Emmert, who served as chancellor at LSU from 1999 to 2003, is widely considered to be one of the best leaders in the university’s history. He is credited with creating the LSU Flagship Agenda, attracting top-flight faculty and researchers and hiring football coach Nick Saban, who led LSU to its first national championship.
Emmert has close friends in Baton Rouge, including LSU Athletic Director Scott Woodward, whose stepson is married to Emmert’s daughter, and LSU booster Richard Lipsey, who recently returned from a wine-tasting trip he and his wife take annually with the Emmerts.
Political strategist and LSU alumnus James Carville, who also considers himself a friend of Emmert, says he has not spoken directly with Emmert about his interest in the position but thinks the 68-year-old is exactly what the university needs in the short term.
“If he came back for three years, it would be great,” Carville says. “We don’t raise enough money. We don’t have access to the big foundations and he’s obviously got tons of experience. … I don’t speak for him but I think he would be a really good choice. We need to crank up the energy level. We need someone with mojo.”
Sources familiar with the situation say the decision will ultimately come down to money. F. King Alexander, LSU’s most recent president, was paid more than $600,000 a year during his seven-year tenure.
Recruiting Emmert for the position would take more than that, according to sources familiar with the situation.
Attempts to reach Emmert through the NCAA were unsuccessful.
Carville, who is known for hyperbole, says he doesn’t know how much it would take to attract Emmert back to LSU but he thinks any amount is worth it.
“If they were paying King $600,000 I think they should pay Emmert $6 million,” he says.
LSU needs a new president because its interim leader, Tom Galligan, has taken his name out of consideration for the job. Which is a good thing since Galligan has been the latest in a string of bad leaders at the top. Under his leadership LSU has turned into little more than a social justice warrior factory, something begun in earnest under his predecessor F. King Alexander, whose career recently imploded following the sexual assault scandal uncovered by the Husch Blackwell report.

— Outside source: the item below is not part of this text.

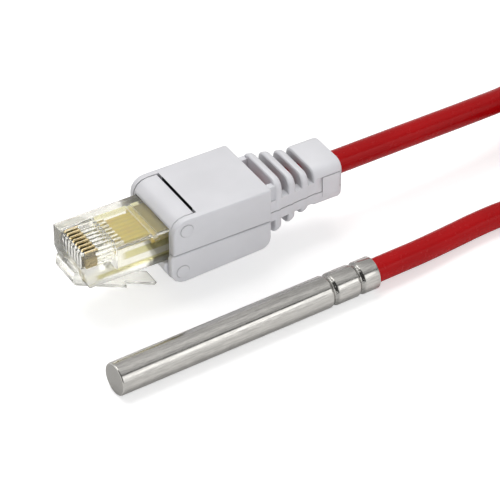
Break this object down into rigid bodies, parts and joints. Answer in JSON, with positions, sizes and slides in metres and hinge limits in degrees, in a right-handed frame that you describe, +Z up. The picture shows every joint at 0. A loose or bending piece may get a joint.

There has been buzz emanating from LSU to the effect that the university can’t find anybody willing to fill the job, and that isn’t a surprise. For several reasons this is more or less a dumpster fire of an institution at present. The sexual assault scandal isn’t going away, there is a great deal of fallout among donors given LSU’s openly leftist tilt, the LSU Board of Supervisors’ actions in reaching up to Oregon in an effort to get Alexander fired from his job as president at Oregon State University make for a rather unfriendly atmosphere for a future applicant and the current state of Louisiana politics doesn’t much look favorable toward a productive time at the helm of LSU. It’s very clear the governor’s fingers are all over the university and his allies are embedded everywhere.
It will take a great deal of time and effort to sort out the mess LSU has become. And it will probably take someone of Emmert’s talent and fortitude to pull it off. After all, he did it before.
The problem being that when Emmert was previously at LSU he had William Jenkins as the system president, and Jenkins ran a great deal of interference for him. Emmert also had Mike Foster as the governor, and Foster was committed to raising LSU as a premier southern flagship university. The job he’s currently being recruited for is essentially Jenkins’ position combined with his old job, and while Foster was quite willing to back him in sweeping out a lot of stupid old-school politics John Bel Edwards is the personification of those.
We’d love to see Emmert come back to Baton Rouge. We can’t think of anybody we’d rather have. But we’d be shocked to see him take on the hassle, and what’s more we would have quite diminished expectations that Mark Emmert Redux would be as successful as the original.
It’s very debatable whether you can really go home again. Particularly right now.